■ BRIEF
Copy exactly the lines from the one containing "0.75), 0.5, 0.4)" through the one containing "before = set(bpy.data.objects)", both included, and nothing else.
** start GIVEN MATERIAL **
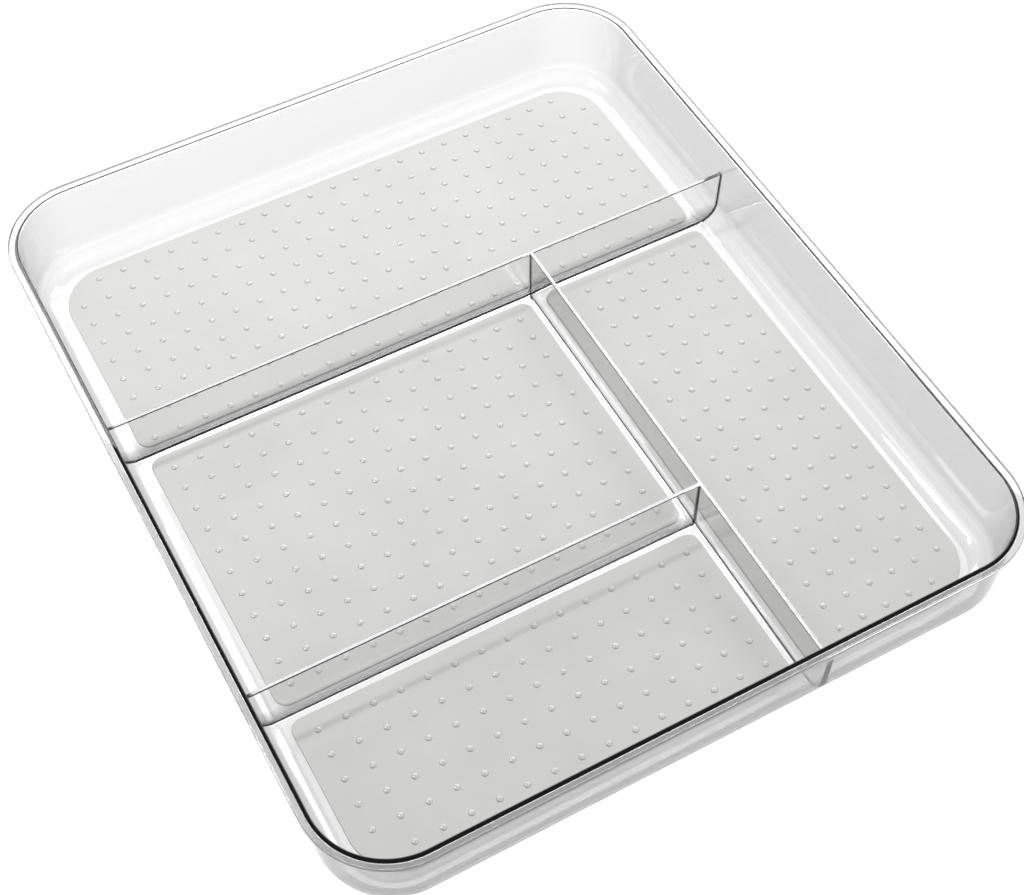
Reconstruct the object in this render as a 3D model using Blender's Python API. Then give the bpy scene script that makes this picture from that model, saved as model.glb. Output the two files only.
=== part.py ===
"""Clear drawer organiser tray with four soft mats and four rubber feet.

The tray is one injection-moulded shell: a rim with a small outward lip, drafted walls, a wide cove
down to the floor, and three dividers moulded in one piece with it. A thin soft mat is bonded to the
floor of each compartment, and a round rubber foot sits in a shallow recess under each corner.

Frame: origin on the surface that the tray stands on, under the middle of the tray.
+X is the tray's right, +Y its back, +Z up. Everything is in metres.
"""
import math

import bmesh
import bpy

# Tray, outside
TRAY_WIDTH = 0.330
TRAY_DEPTH = 0.387
RIM_Z = 0.048
RIM_CORNER_RADIUS = 0.038
LIP_OVERHANG = 0.0030
LIP_HEIGHT = 0.0022
RIM_EDGE_RADIUS = 0.0005

# Tray, walls and floor
WALL_THICKNESS = 0.0016
FLOOR_THICKNESS = 0.0020
BASE_Z = 0.0010
FLOOR_Z = BASE_Z + FLOOR_THICKNESS
COVE_RADIUS = 0.0100
DRAFT = math.radians(2.5)
CORNER_SEGMENTS = 9
COVE_SEGMENTS = 6

# Dividers
DIVIDER_TOP_Z = 0.0327
DIVIDER_TOP_THICKNESS = 0.0018
DIVIDER_BASE_THICKNESS = 0.0028
DIVIDER_EDGE = 0.0003
DIVIDER_FILLET = 0.0015
BACK_DIVIDER_Y = 0.0602
LONG_DIVIDER_X = 0.0542
SHORT_DIVIDER_Y = -0.0904

# Mats
MAT_THICKNESS = 0.0010
MAT_EDGE_X = 0.1465
MAT_EDGE_Y = 0.1758
MAT_TO_DIVIDER = 0.0042
MAT_OUTER_RADIUS = 0.0230
MAT_INNER_RADIUS = 0.0055

# Feet
FOOT_RADIUS = 0.0060
FOOT_X = 0.1250
FOOT_Y = 0.1530
FOOT_EDGE = 0.0004
RECESS_DEPTH = 0.0006
FOOT_SEGMENTS = 24

# Clearance between pieces that touch
GAP = 0.0003


def material(name, colour, roughness, transmission=0.0):
    """A Principled material in the plastic's or rubber's plain colour."""
    made = bpy.data.materials.new(name)
    made.use_nodes = True
    shader = made.node_tree.nodes["Principled BSDF"]
    shader.inputs["Base Color"].default_value = (*colour, 1.0)
    shader.inputs["Roughness"].default_value = roughness
    shader.inputs["Metallic"].default_value = 0.0
    shader.inputs["Transmission Weight"].default_value = transmission
    return made


def new_object(name, bm, finish=None):
    """Put a bmesh in the scene as an object with its faces pointing out."""
    bmesh.ops.recalc_face_normals(bm, faces=bm.faces[:])
    mesh = bpy.data.meshes.new(name)
    bm.to_mesh(mesh)
    bm.free()
    made = bpy.data.objects.new(name, mesh)
    bpy.context.collection.objects.link(made)
    if finish is not None:
        mesh.materials.append(finish)
        mesh.shade_smooth()
        mesh.set_sharp_from_angle(angle=math.radians(30))
    return made


def corner(centre_x, centre_y, radius, start, segments):
    """Points of one rounded corner, a quarter turn anticlockwise from the start angle."""
    points = []
    for step in range(segments + 1):
        angle = start + 0.5 * math.pi * step / segments
        points.append((centre_x + radius * math.cos(angle), centre_y + radius * math.sin(angle)))
    return points


def rounded_outline(left, right, front, back, radii, segments):
    """Closed outline of a rectangle; radii run back right, back left, front left, front right."""
    signs = ((1, 1), (-1, 1), (-1, -1), (1, -1))
    points = []
    for turn, ((side_x, side_y), radius, count) in enumerate(zip(signs, radii, segments)):
        centre_x = right - radius if side_x > 0 else left + radius
        centre_y = back - radius if side_y > 0 else front + radius
        points += corner(centre_x, centre_y, radius, 0.5 * math.pi * turn, count)
    return points


def loft(rings):
    """Closed bmesh through rings of equal point counts, with a flat cap on each end ring."""
    bm = bmesh.new()
    loops = []
    for ring in rings:
        loops.append([bm.verts.new(point) for point in ring])
    for lower, upper in zip(loops, loops[1:]):
        count = len(lower)
        for index in range(count):
            after = (index + 1) % count
            bm.faces.new((lower[index], lower[after], upper[after], upper[index]))
    bm.faces.new(loops[0])
    bm.faces.new(loops[-1])
    return bm


def tray_ring(inset, z):
    """The tray's plan outline, moved in from the lip's outer face, at one height."""
    radius = RIM_CORNER_RADIUS - inset
    half_x = 0.5 * TRAY_WIDTH - inset
    half_y = 0.5 * TRAY_DEPTH - inset
    outline = rounded_outline(-half_x, half_x, -half_y, half_y, [radius] * 4, [CORNER_SEGMENTS] * 4)
    return [(x, y, z) for x, y in outline]


def wall_profile(wall_inset, floor_z, cove_radius):
    """(inset, height) points of one wall surface, from the flat floor up the cove to the rim.

    wall_inset is the surface's place at rim height; the draft moves it in towards the floor.
    """
    tangent_z = floor_z + cove_radius * (1.0 - math.sin(DRAFT))
    tangent_inset = wall_inset + (RIM_Z - tangent_z) * math.tan(DRAFT)
    centre_inset = tangent_inset + cove_radius * math.cos(DRAFT)
    points = []
    for step in range(COVE_SEGMENTS + 1):
        angle = math.radians(90) + (DRAFT - math.radians(90)) * step / COVE_SEGMENTS
        inset = centre_inset - cove_radius * math.cos(angle)
        points.append((inset, floor_z + cove_radius * (1.0 - math.sin(angle))))
    return points


def make_shell():
    """The tray without its dividers: base, outer wall, lip, rim and inner wall in one surface."""
    outer_radius = COVE_RADIUS + FLOOR_THICKNESS
    outer = wall_profile(LIP_OVERHANG, BASE_Z, outer_radius)
    inner_inset = LIP_OVERHANG + WALL_THICKNESS
    inner = wall_profile(inner_inset, FLOOR_Z, COVE_RADIUS)
    lip_z = RIM_Z - LIP_HEIGHT
    under_lip = (LIP_OVERHANG + LIP_HEIGHT * math.tan(DRAFT), lip_z)
    rim = [
        under_lip,
        (0.0, lip_z),
        (0.0, RIM_Z - RIM_EDGE_RADIUS),
        (RIM_EDGE_RADIUS, RIM_Z),
        (inner_inset - RIM_EDGE_RADIUS, RIM_Z),
        (inner_inset, RIM_Z - RIM_EDGE_RADIUS),
    ]
    profile = outer + rim + inner[::-1]
    return new_object("shell", loft([tray_ring(inset, z) for inset, z in profile]))


def make_core():
    """A solid whose surface runs inside the wall and floor, which trims the dividers' ends."""
    middle_radius = COVE_RADIUS + 0.5 * FLOOR_THICKNESS
    profile = wall_profile(LIP_OVERHANG + 0.5 * WALL_THICKNESS, BASE_Z + 0.5 * FLOOR_THICKNESS, middle_radius)
    profile.append((LIP_OVERHANG + 0.5 * WALL_THICKNESS, RIM_Z))
    return new_object("core", loft([tray_ring(inset, z) for inset, z in profile]))


def divider_section():
    """Half section of a divider, (half width, height) from below the floor to its top."""
    half_base = 0.5 * DIVIDER_BASE_THICKNESS
    half_top = 0.5 * DIVIDER_TOP_THICKNESS
    buried_z = BASE_Z + 0.25 * FLOOR_THICKNESS
    points = [(half_base + DIVIDER_FILLET, buried_z)]
    for angle in (60, 30, 0):
        turn = math.radians(angle)
        half = half_base + DIVIDER_FILLET * (1.0 - math.cos(turn))
        points.append((half, FLOOR_Z + DIVIDER_FILLET * (1.0 - math.sin(turn))))
    points.append((half_top, DIVIDER_TOP_Z - DIVIDER_EDGE))
    points.append((half_top - DIVIDER_EDGE, DIVIDER_TOP_Z))
    return points


def make_divider(name, start, end, middle, along_x):
    """An upright divider from start to end, centred on middle across its length."""
    half = divider_section()
    section = half + [(-width, z) for width, z in reversed(half)]
    rings = []
    for place in (start, end):
        if along_x:
            rings.append([(place, middle + across, z) for across, z in section])
        else:
            rings.append([(middle + across, place, z) for across, z in section])
    return new_object(name, loft(rings))


def boolean(target, tool, operation):
    """Apply one exact Boolean to the target and remove the tool from the scene."""
    modifier = target.modifiers.new(operation.lower(), "BOOLEAN")
    modifier.operation = operation
    modifier.solver = "EXACT"
    modifier.object = tool
    bpy.context.view_layer.update()
    evaluated = target.evaluated_get(bpy.context.evaluated_depsgraph_get())
    result = bpy.data.meshes.new_from_object(evaluated)
    target.modifiers.clear()
    target.data = result
    bpy.data.objects.remove(tool, do_unlink=True)


def foot_places():
    """Name and position of each foot."""
    places = []
    for row, y in (("front", -FOOT_Y), ("back", FOOT_Y)):
        for side, x in (("left", -FOOT_X), ("right", FOOT_X)):
            places.append((f"foot_{row}_{side}", x, y))
    return places


def disc(x, y, profile):
    """Closed turned body round a vertical axis, from (radius, height) points."""
    rings = []
    for radius, z in profile:
        ring = []
        for step in range(FOOT_SEGMENTS):
            angle = 2.0 * math.pi * step / FOOT_SEGMENTS
            ring.append((x + radius * math.cos(angle), y + radius * math.sin(angle), z))
        rings.append(ring)
    return loft(rings)


def make_tray():
    """Shell and dividers as one moulding, with the recesses for the feet underneath."""
    half_x = 0.5 * TRAY_WIDTH
    half_y = 0.5 * TRAY_DEPTH
    dividers = make_divider("dividers", -half_x, half_x, BACK_DIVIDER_Y, True)
    long_divider = make_divider("long_divider", -half_y, BACK_DIVIDER_Y, LONG_DIVIDER_X, False)
    short_divider = make_divider("short_divider", -half_x, LONG_DIVIDER_X, SHORT_DIVIDER_Y, True)
    boolean(dividers, long_divider, "UNION")
    boolean(dividers, short_divider, "UNION")
    boolean(dividers, make_core(), "INTERSECT")

    tray = make_shell()
    boolean(tray, dividers, "UNION")
    recess_radius = FOOT_RADIUS + GAP
    for name, x, y in foot_places():
        profile = [(recess_radius, BASE_Z - RECESS_DEPTH), (recess_radius, BASE_Z + RECESS_DEPTH)]
        boolean(tray, new_object(f"{name}_recess", disc(x, y, profile)), "DIFFERENCE")

    tray.name = "tray"
    tray.data.materials.clear()
    tray.data.materials.append(material("clear polystyrene", (0.93, 0.95, 0.95), 0.04, 1.0))
    tray.data.shade_smooth()
    tray.data.set_sharp_from_angle(angle=math.radians(30))


def make_mats():
    """Four thin mats, round where they follow the tray's corners and tighter beside the dividers."""
    finish = material("frosted soft-touch elastomer", (0.62, 0.63, 0.62), 0.55, 0.3)
    wide = MAT_OUTER_RADIUS
    tight = MAT_INNER_RADIUS
    left = -MAT_EDGE_X
    right = MAT_EDGE_X
    front = -MAT_EDGE_Y
    behind_back_divider = BACK_DIVIDER_Y + MAT_TO_DIVIDER
    before_back_divider = BACK_DIVIDER_Y - MAT_TO_DIVIDER
    left_of_long = LONG_DIVIDER_X - MAT_TO_DIVIDER
    right_of_long = LONG_DIVIDER_X + MAT_TO_DIVIDER
    behind_short = SHORT_DIVIDER_Y + MAT_TO_DIVIDER
    before_short = SHORT_DIVIDER_Y - MAT_TO_DIVIDER
    mats = (
        ("mat_back", left, right, behind_back_divider, MAT_EDGE_Y, (wide, wide, tight, tight)),
        ("mat_middle_left", left, left_of_long, behind_short, before_back_divider, (tight,) * 4),
        ("mat_front_left", left, left_of_long, front, before_short, (tight, tight, wide, tight)),
        ("mat_right", right_of_long, right, front, before_back_divider, (tight, tight, tight, wide)),
    )
    bottom_z = FLOOR_Z + GAP
    top_z = bottom_z + MAT_THICKNESS
    for name, x_min, x_max, y_min, y_max, radii in mats:
        segments = [8 if radius == wide else 4 for radius in radii]
        outline = rounded_outline(x_min, x_max, y_min, y_max, radii, segments)
        rings = [[(x, y, z) for x, y in outline] for z in (bottom_z, top_z)]
        new_object(name, loft(rings), finish)


def make_feet():
    """Four round rubber feet, standing proud of the base by its height above the surface."""
    finish = material("translucent rubber", (0.75, 0.76, 0.75), 0.5, 0.4)
    top_z = BASE_Z + RECESS_DEPTH - GAP
    for name, x, y in foot_places():
        profile = [(FOOT_RADIUS - FOOT_EDGE, 0.0), (FOOT_RADIUS, FOOT_EDGE), (FOOT_RADIUS, top_z)]
        new_object(name, disc(x, y, profile), finish)


for old in list(bpy.data.objects):
    bpy.data.objects.remove(old, do_unlink=True)
make_tray()
make_mats()
make_feet()
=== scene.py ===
"""A clear drawer organiser tray with grip mats and rubber feet, in a plain pale studio."""
import math

import bmesh
import bpy
from mathutils import Matrix, Vector


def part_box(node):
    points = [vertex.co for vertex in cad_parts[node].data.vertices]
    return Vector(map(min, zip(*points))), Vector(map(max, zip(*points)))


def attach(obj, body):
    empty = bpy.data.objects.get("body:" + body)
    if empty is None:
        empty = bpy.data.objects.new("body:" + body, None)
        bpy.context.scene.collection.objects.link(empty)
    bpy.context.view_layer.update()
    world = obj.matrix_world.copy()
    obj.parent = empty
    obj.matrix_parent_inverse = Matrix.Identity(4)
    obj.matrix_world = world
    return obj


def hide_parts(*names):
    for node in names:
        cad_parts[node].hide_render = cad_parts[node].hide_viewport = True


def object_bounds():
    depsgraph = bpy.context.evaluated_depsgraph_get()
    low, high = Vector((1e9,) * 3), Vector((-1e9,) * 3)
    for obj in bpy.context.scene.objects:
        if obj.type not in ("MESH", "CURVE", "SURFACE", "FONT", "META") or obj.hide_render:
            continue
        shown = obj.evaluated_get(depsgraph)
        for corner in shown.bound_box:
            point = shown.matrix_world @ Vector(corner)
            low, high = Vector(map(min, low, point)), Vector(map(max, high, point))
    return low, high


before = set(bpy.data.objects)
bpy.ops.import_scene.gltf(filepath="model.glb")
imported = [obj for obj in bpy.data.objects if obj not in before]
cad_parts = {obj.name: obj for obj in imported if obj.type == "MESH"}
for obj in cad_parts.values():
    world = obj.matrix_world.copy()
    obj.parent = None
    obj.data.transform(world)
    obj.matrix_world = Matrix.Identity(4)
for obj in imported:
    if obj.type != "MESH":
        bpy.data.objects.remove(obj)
cad_low, cad_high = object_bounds()


# ---------------------------------------------------------------------------------------------
# The tray. One injection moulding in clear polystyrene: rim and lip, drafted walls, a wide cove
# down to the floor, and three dividers of one height that run into the walls. The steel mould was
# polished, so both faces are glossy, and every edge has the small radius of the cutter that made it.

tray_low, tray_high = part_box("tray")
RIM_Z = tray_high.z
BASE_Z = tray_low.z
RIM_CORNER_RADIUS = 0.038
LIP_OVERHANG = 0.0030
LIP_HEIGHT = 0.0022
LIP_EDGE_RADIUS = 0.0005
WALL_THICKNESS = 0.0016
FLOOR_THICKNESS = 0.0020
FLOOR_Z = BASE_Z + FLOOR_THICKNESS
COVE_RADIUS = 0.0100
OUTER_COVE_RADIUS = COVE_RADIUS + FLOOR_THICKNESS
DRAFT = math.radians(2.5)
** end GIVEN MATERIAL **
■ CORRECT RESULT
    finish = material("translucent rubber", (0.75, 0.76, 0.75), 0.5, 0.4)
    top_z = BASE_Z + RECESS_DEPTH - GAP
    for name, x, y in foot_places():
        profile = [(FOOT_RADIUS - FOOT_EDGE, 0.0), (FOOT_RADIUS, FOOT_EDGE), (FOOT_RADIUS, top_z)]
        new_object(name, disc(x, y, profile), finish)


for old in list(bpy.data.objects):
    bpy.data.objects.remove(old, do_unlink=True)
make_tray()
make_mats()
make_feet()
=== scene.py ===
"""A clear drawer organiser tray with grip mats and rubber feet, in a plain pale studio."""
import math

import bmesh
import bpy
from mathutils import Matrix, Vector


def part_box(node):
    points = [vertex.co for vertex in cad_parts[node].data.vertices]
    return Vector(map(min, zip(*points))), Vector(map(max, zip(*points)))


def attach(obj, body):
    empty = bpy.data.objects.get("body:" + body)
    if empty is None:
        empty = bpy.data.objects.new("body:" + body, None)
        bpy.context.scene.collection.objects.link(empty)
    bpy.context.view_layer.update()
    world = obj.matrix_world.copy()
    obj.parent = empty
    obj.matrix_parent_inverse = Matrix.Identity(4)
    obj.matrix_world = world
    return obj


def hide_parts(*names):
    for node in names:
        cad_parts[node].hide_render = cad_parts[node].hide_viewport = True


def object_bounds():
    depsgraph = bpy.context.evaluated_depsgraph_get()
    low, high = Vector((1e9,) * 3), Vector((-1e9,) * 3)
    for obj in bpy.context.scene.objects:
        if obj.type not in ("MESH", "CURVE", "SURFACE", "FONT", "META") or obj.hide_render:
            continue
        shown = obj.evaluated_get(depsgraph)
        for corner in shown.bound_box:
            point = shown.matrix_world @ Vector(corner)
            low, high = Vector(map(min, low, point)), Vector(map(max, high, point))
    return low, high


before = set(bpy.data.objects)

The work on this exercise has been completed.